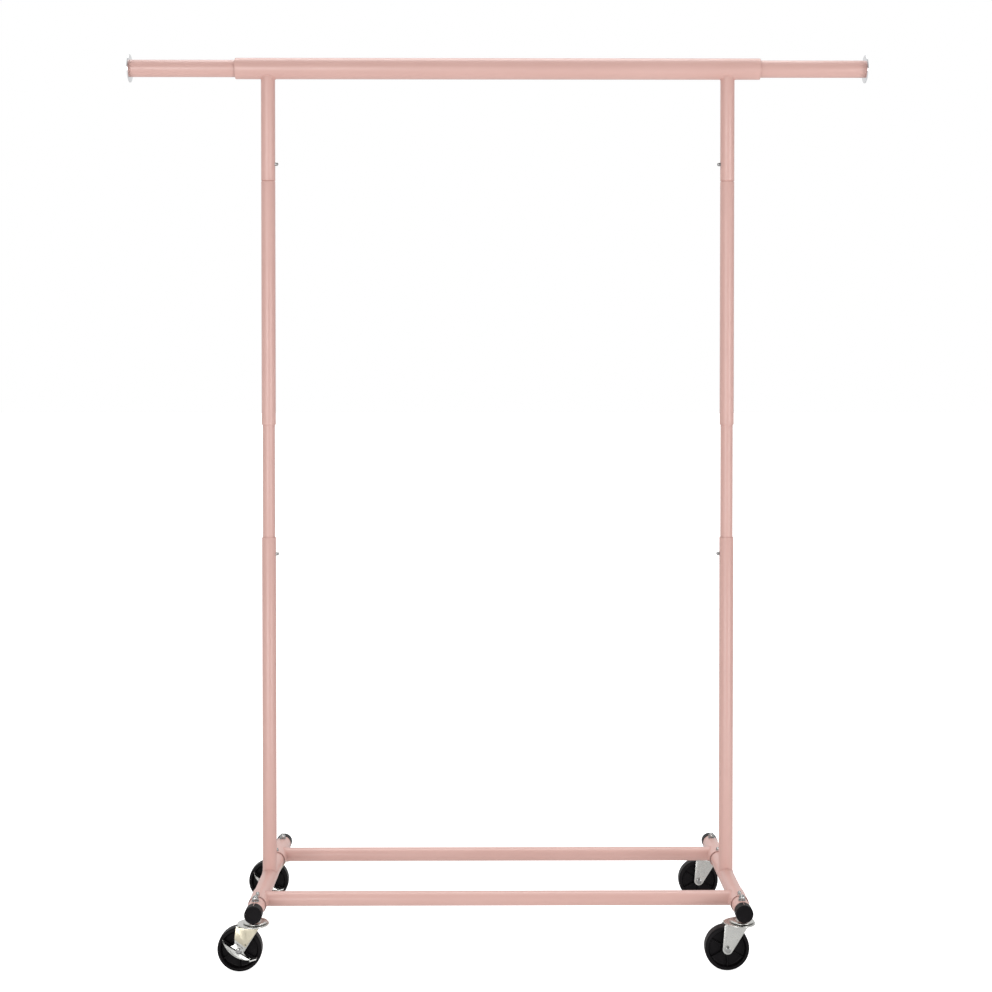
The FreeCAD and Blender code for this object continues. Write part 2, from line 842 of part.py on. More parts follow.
def wheel(name, across, along):
    """A moulded wheel: tread, thin web, ribs and hub."""
    body = new_body(f"{name}_wheel")
    profile = new_sketch(body, "YZ")
    tread, hub = "wheel_outer / 2", "hub_outer / 2"
    inside = f"({tread} - wheel_rim)"
    right = [
        ("hub_width / 2", "sleeve_outer / 2 + running_fit"),
        ("hub_width / 2", hub),
        ("web_thickness / 2", f"{hub} + web_taper"),
        ("web_thickness / 2", f"{inside} - web_taper"),
        ("wheel_width / 2", inside),
        ("wheel_width / 2", f"{tread} - wheel_shoulder"),
        ("wheel_width / 2 - wheel_shoulder", tread),
    ]
    left = [(f"-({across_half})", up) for across_half, up in reversed(right)]
    polygon(profile, right + left)
    turn(profile, "H_Axis")
    rib = new_sketch(body, "XZ")
    half = "rib_thickness / 2"
    low, high = f"{hub} - web_taper", f"{inside} + web_taper"
    polygon(rib, [(f"-{half}", low), (half, low), (half, high), (f"-{half}", high)])
    around(body, pad(rib, "rib_depth", both_ways=True), "Y", "rib_count")
    keep(at_corner(body, across, along, "wheel_trail", "axle_height"))


def axle_sleeve(name, across, along):
    wall = "((sleeve_outer - axle_outer) / 2 - running_fit)"
    body, _ = tube(f"{name}_axle_sleeve", "XZ", "sleeve_outer", wall, "fork_inside", both_ways=True)
    keep(at_corner(body, across, along, "wheel_trail", "axle_height"))


def axle(name, across, along, braked):
    """A bolt through the fork with its head in front and a nut behind. Under a brake its head is a low rivet."""
    body = new_body(f"{name}_axle_bolt")
    head_face = "lever_outer_face + layer_gap" if braked else "fork_outside / 2"
    shank = new_sketch(body, "XZ", head_face)
    circle(shank, "axle_outer")
    length = f"{head_face} + fork_outside / 2 + axle_nut_height + axle_tip"
    pad(shank, length, reverse=True)
    head = new_sketch(body, "XZ", head_face)
    if braked:
        circle(head, "axle_rivet_outer")
        face = pad(head, "axle_rivet")
        rim = f"-({head_face} + axle_rivet)"
        round_edges(
            body, face, "axle_rivet / 2", lambda edge: is_circle(edge, "axle_rivet_outer", "y", rim)
        )
    else:
        hexagon(head, "axle_head_flats")
        pad(head, "axle_head")
    nut = new_body(f"{name}_axle_nut")
    outline = new_sketch(nut, "XZ", "-fork_outside / 2 - axle_nut_height")
    hexagon(outline, "axle_head_flats")
    circle(outline, "axle_outer + 2 * sleeve_fit")
    pad(outline, "axle_nut_height")
    placed = [at_corner(item, across, along, "wheel_trail", "axle_height") for item in (body, nut)]
    keep_group(f"{name}_axle", placed)


def brake_lever(name, across, along):
    """A see-saw on the axle: a leaf with two hollows in its upper edge, and a foot tab at its front end."""
    body = new_body(f"{name}_brake_lever")
    leaf = new_sketch(body, "XZ", "lever_inner_face")
    heel = ("-lever_heel_back", "lever_heel_up")
    toe = ("lever_toe_front", "-lever_toe_down")
    lower = arc_between(leaf, heel, toe, "lever_lower_radius")
    upper = arc_between(leaf, toe, heel, "lever_upper_radius")
    pin_point(leaf, lower, 1, *heel)
    pin_point(leaf, lower, 2, *toe)
    leaf.addConstraint(Sketcher.Constraint("Coincident", lower, 2, upper, 1))
    leaf.addConstraint(Sketcher.Constraint("Coincident", upper, 2, lower, 1))
    circle(leaf, "axle_outer + 2 * layer_gap")
    pad(leaf, "lever_thickness")
    hollows = new_sketch(body, "XZ", "lever_inner_face")
    circle(hollows, "lever_thumb_outer", "-lever_thumb_back", "lever_thumb_up")
    circle(hollows, "lever_waist_outer", "lever_waist_front", "lever_waist_up")
    cut_through(hollows)
    tab = new_sketch(body, "XZ", "lever_inner_face")
    start, end = "lever_toe_front - tab_thickness", "lever_toe_front - tab_thickness + tab_length"
    low = "-lever_toe_down"
    polygon(
        tab,
        [
            (start, low),
            (end, f"{low} + tab_rise"),
            (end, f"{low} + tab_rise + tab_thickness"),
            (start, f"{low} + tab_thickness"),
        ],
    )
    pad(tab, "tab_depth")
    keep(at_corner(body, across, along, "wheel_trail", "axle_height"))


def brake_plate(name, across, along):
    """The spring plate over the lever, folded back onto the fork's leg along its top."""
    body = new_body(f"{name}_brake_plate")
    face = new_sketch(body, "XZ", "plate_inner_face")
    top = "(crown_bottom - axle_height - layer_gap)"
    slope = "(plate_head_front - plate_tip_front) / (crown_bottom - axle_height - plate_tip_up)"
    fold_front = f"plate_head_front - plate_fold * {slope}"
    polygon(
        face,
        [
            ("-plate_back", "plate_corner_up"),
            ("plate_tip_front", "plate_tip_up"),
            ("plate_head_front", top),
            ("-fork_head_back", top),
        ],
    )
    pad(face, "plate_thickness")
    fold = new_sketch(body, "XZ", "fork_outside / 2")
    polygon(
        fold,
        [
            ("-fork_head_back", f"{top} - plate_fold"),
            (fold_front, f"{top} - plate_fold"),
            ("plate_head_front - layer_gap", top),
            ("-fork_head_back", top),
        ],
    )
    pad(fold, "plate_outer_face - fork_outside / 2")
    keep(at_corner(body, across, along, "wheel_trail", "axle_height"))


def casters():
    stems, washers, nuts, balls = [], [], [], []
    for name, (across, along) in CORNERS.items():
        caster = f"{name}_caster"
        braked = across < 0
        stems.append(at_corner(caster_stem(f"{caster}_stem"), across, along))
        balls.append(at_corner(ball_ring(f"{caster}_balls"), across, along))
        washers.append(at_corner(stem_washer(f"{caster}_washer"), across, along, up="rail_top"))
        nuts.append(at_corner(stem_nut(f"{caster}_nut"), across, along, up="washer_top"))
        fork(caster, across, along)
        wheel(caster, across, along)
        axle_sleeve(caster, across, along)
        axle(caster, across, along, braked)
        if braked:
            brake_lever(caster, across, along)
            brake_plate(caster, across, along)
    keep_group("caster_stems", stems)
    keep_group("caster_ball_bearings", balls)
    keep_group("caster_stem_washers", washers)
    keep_group("caster_stem_nuts", nuts)


# checks and files


def cuts_that_miss():
    """Pockets and grooves that take nothing away."""
    missed = []
    for item in doc.Objects:
        if item.TypeId in ("PartDesign::Pocket", "PartDesign::Groove"):
            if item.Shape.Volume > item.BaseFeature.Shape.Volume - 1e-3:
                missed.append(item.Name)
    return missed


def check_document():
    failed = [item.Name for item in doc.Objects if {"Invalid", "Error"} & set(item.State)]
    broken = [item.Label for item in nodes if item.Shape.isNull() or not item.Shape.isValid()]
    empty = [item.Label for item in nodes if not item.Shape.Solids]
    if failed or broken or empty or cuts_that_miss():
        raise RuntimeError(f"failed {failed}, broken {broken}, empty {empty}, missed {cuts_that_miss()}")


def write_parts():
    os.makedirs("parts", exist_ok=True)
    for item in nodes:
        item.Shape.exportStep(f"parts/{item.Label}.step")


fill_sheet()
base()
base_buttons()
posts()
bar_assembly()
casters()
doc.recompute()
check_document()
write_parts()
print(len(nodes), "nodes written")
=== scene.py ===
"""The looks of a rolling clothes rack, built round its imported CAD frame. Metres, +Z up, -Y is the front."""

from __future__ import annotations

import json
import logging
import math
from abc import ABC, abstractmethod
from dataclasses import dataclass, field
from enum import Enum
from typing import Any, Callable, Sequence

import bmesh
import bpy
from mathutils import Matrix, Vector

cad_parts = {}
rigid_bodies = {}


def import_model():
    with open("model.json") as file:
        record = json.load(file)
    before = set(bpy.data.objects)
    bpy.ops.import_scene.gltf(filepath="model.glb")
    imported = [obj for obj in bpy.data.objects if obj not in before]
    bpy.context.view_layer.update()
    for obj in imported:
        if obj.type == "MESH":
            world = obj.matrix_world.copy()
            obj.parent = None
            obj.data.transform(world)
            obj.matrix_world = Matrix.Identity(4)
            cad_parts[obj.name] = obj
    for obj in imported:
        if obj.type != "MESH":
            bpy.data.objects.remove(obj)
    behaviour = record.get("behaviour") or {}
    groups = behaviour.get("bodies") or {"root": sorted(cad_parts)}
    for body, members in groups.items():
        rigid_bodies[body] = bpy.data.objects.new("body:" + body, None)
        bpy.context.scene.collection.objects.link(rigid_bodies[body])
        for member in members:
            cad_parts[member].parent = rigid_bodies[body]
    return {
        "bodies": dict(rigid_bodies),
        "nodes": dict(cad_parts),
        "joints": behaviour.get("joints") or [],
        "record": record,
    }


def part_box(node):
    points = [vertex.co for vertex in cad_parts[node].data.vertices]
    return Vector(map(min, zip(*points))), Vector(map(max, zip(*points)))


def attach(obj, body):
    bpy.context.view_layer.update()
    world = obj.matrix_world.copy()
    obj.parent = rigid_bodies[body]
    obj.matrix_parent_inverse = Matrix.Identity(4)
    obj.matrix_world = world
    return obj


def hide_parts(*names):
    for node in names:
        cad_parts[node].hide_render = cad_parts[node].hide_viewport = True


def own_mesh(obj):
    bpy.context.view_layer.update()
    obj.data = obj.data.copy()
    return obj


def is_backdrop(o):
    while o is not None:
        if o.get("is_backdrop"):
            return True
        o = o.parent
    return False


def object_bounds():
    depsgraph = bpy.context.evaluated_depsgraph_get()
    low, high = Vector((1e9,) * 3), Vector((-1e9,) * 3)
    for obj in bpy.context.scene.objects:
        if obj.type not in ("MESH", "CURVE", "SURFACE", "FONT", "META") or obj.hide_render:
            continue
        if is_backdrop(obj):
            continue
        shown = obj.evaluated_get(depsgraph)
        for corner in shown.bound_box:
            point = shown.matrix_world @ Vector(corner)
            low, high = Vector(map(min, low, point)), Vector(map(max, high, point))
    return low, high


LOG = logging.getLogger("clothes_rack")
MM = 0.001
TAU = math.tau

TURN_STEPS = 96
NEAR_AXIS = 1e-9
LONGEST_ROUNDING = 0.48
TUBE_LIP = 0.35 * MM
DRILL_DEPTH = 20.0 * MM
WELD_STAND_OFF = 0.2 * MM
WELD_POINTS = 90
WHITE = (1.0, 1.0, 1.0, 1.0)

Point2 = tuple[float, float]
Colour = tuple[float, float, float]
EndHeight = Callable[[float, float], float]
Socket = str | int
Hole = tuple[Matrix, float, float]


class Axis(Enum):
    """A world direction that a turned piece's own +Z can be laid along."""

    RIGHT = (1.0, 0.0, 0.0)
    LEFT = (-1.0, 0.0, 0.0)
    BACK = (0.0, 1.0, 0.0)
    FRONT = (0.0, -1.0, 0.0)
    UP = (0.0, 0.0, 1.0)

    def at(self, origin: Sequence[float]) -> Matrix:
        """The place whose +Z is this direction.

        Args:
            origin: where the place's zero is, in metres.

        Returns:
            A matrix from the piece's own coordinates to the world's.
        """
        turn = Vector((0.0, 0.0, 1.0)).rotation_difference(Vector(self.value))
        return Matrix.Translation(Vector(origin)) @ turn.to_matrix().to_4x4()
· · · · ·
Your task is to quote exactly the lines beginning with the one that contains "fill_sheet()" and ending with the one that contains "before = set(bpy.data.objects)", with nothing left out or added.

fill_sheet()
base()
base_buttons()
posts()
bar_assembly()
casters()
doc.recompute()
check_document()
write_parts()
print(len(nodes), "nodes written")
=== scene.py ===
"""The looks of a rolling clothes rack, built round its imported CAD frame. Metres, +Z up, -Y is the front."""

from __future__ import annotations

import json
import logging
import math
from abc import ABC, abstractmethod
from dataclasses import dataclass, field
from enum import Enum
from typing import Any, Callable, Sequence

import bmesh
import bpy
from mathutils import Matrix, Vector

cad_parts = {}
rigid_bodies = {}


def import_model():
    with open("model.json") as file:
        record = json.load(file)
    before = set(bpy.data.objects)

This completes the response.